35 heures dans les CHR
Qualifiée de "négociation de la dernière chance", la réunion de la commission mixte paritaire du jeudi 11 janvier était la dernière sur la réduction du temps de travail dans les CHR. L'enjeu de cette négociation est de parvenir à un accord entre salariés et employeurs, faute de voir le ministère trancher en publiant un décret qui risque d'imposer les 39 heures à toutes les entreprises des CHR, et ce, sans le bénéfice des réductions de charges sociales. Solution qui pénaliserait autant les salariés que les employeurs.
A l'ordre du jour, deux
propositions patronales devaient être soumises à l'examen des salariés. Celle de l'Umih
prévoyait un accord sur la base de 39 heures, accompagné de la mise en place d'un
observatoire national paritaire chargé d'évaluer la faisabilité d'une nouvelle
réduction du temps de travail pour la profession. Ce projet, déjà rejeté par les
salariés à la dernière réunion faute de modification, n'a pas été examiné. C'est
donc la seule proposition commune regroupant le SFH et le SNRLH, rejoints par la CPIH puis
par l'Upac, qui a été discutée. Elle consiste en un projet d'accord sur la mise en
place d'une RTT avec un échéancier qui prévoit les 35 heures au plus tard en 2008 pour
la profession. A la demande des salariés, le collège patronal a accepté l'idée d'une
mise en place plus rapide, c'est-à-dire la réduction d'une année pour chaque étape de
l'échéancier avec comme date butoir le 1er janvier 2007.
Une réunion où l'accord patronal ne s'est pas fait puisque, à mi-séance, l'Umih, le
GNC et la Fagiht quittent la table des négociations. Jacques Jond, président de la
Fagiht, "regrette une certaine collusion entre les syndicats patronaux et
salariés. Nous nous trouvons devant un processus de déstabilisation des entreprises
hôtelières, et surtout une remise en cause fondamentale de leur fonctionnement avec un
projet qui prévoit un échéancier de réduction de huit heures de travail. C'est la
raison pour laquelle la Fagiht se dissocie d'une telle démarche".
De son côté, André Daguin, président de l'Umih, déplore que son texte ait été
refusé par les salariés. "Nous sommes allés aussi loin qu'on pouvait avec les
aides qui nous accompagnaient. Nous ne sommes pas contre l'idée d'amener tout notre
personnel au droit commun, mais à la condition d'avoir la certitude d'avoir les aides
correspondantes. Il faut être naïf pour croire que la condition suspensive de l'accord
interrompra le processus de la réduction de 39 heures à 35 heures, si la profession
n'obtient pas des aides spécifiques."
Pour les quatre organisations patronales que sont le SFH, le SNRLH, le CPIH et l'Upac, le
projet de RTT pour arriver à 35 heures hebdomadaires résulte de plusieurs constats.

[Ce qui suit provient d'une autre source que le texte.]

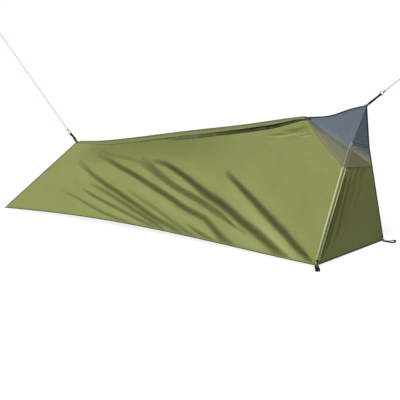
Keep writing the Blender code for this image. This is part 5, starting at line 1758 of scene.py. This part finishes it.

"La loi sur la réduction du temps de travail s'impose à notre secteur comme aux
autres. Actuellement, 20 % des emplois ne sont pas pourvus du fait de la mauvaise image de
nos métiers, essentiellement due aux conditions de travail. Attendre la publication d'un
décret à 39 heures est dangereux. Le ministère nous a réaffirmé que, s'il devait
trancher avec un décret, il n'y aurait pas d'aides financières pour les entreprises des
CHR. Seul un accord de branche permettra d'obtenir ces aides, c'est la raison pour
laquelle notre projet prévoit une réduction en deux étapes. Une première étape qui
instaure une réduction de 43 heures à 39 heures, nous permettant de bénéficier des
aides instaurées par la loi Aubry. Puis une seconde étape de 39 heures à 35 heures qui
est conditionnelle, car liée à l'obtention de baisses de charges sociales spécifiques
qui rendront le coût de cette réduction le plus neutre possible pour les entreprises de
notre secteur. Faute de l'attribution de ces aides, le processus de RTT
se verrait interrompu à 39 heures."
Une avancée sociale, mais des points doivent êtres précisés
En l'état actuel du texte, la CGT reconnaît et apprécie l'avancée sociale de ce
projet, mais ne prendra sa décision sur la signature qu'après avoir pris connaissance de
sa mouture définitive qui lui sera communiquée dans un mois. Cette décision dépendra
de la consultation de sa base à qui va être soumis le texte. "On est loin d'une
signature, sauf si la base reconnaît l'avancée sociale de ce projet qui nous fait
revenir dans le droit commun, mais il reste encore trop d'incertitudes, notamment sur la
grille des salaires, sans parler de la suppression des avantages en nature."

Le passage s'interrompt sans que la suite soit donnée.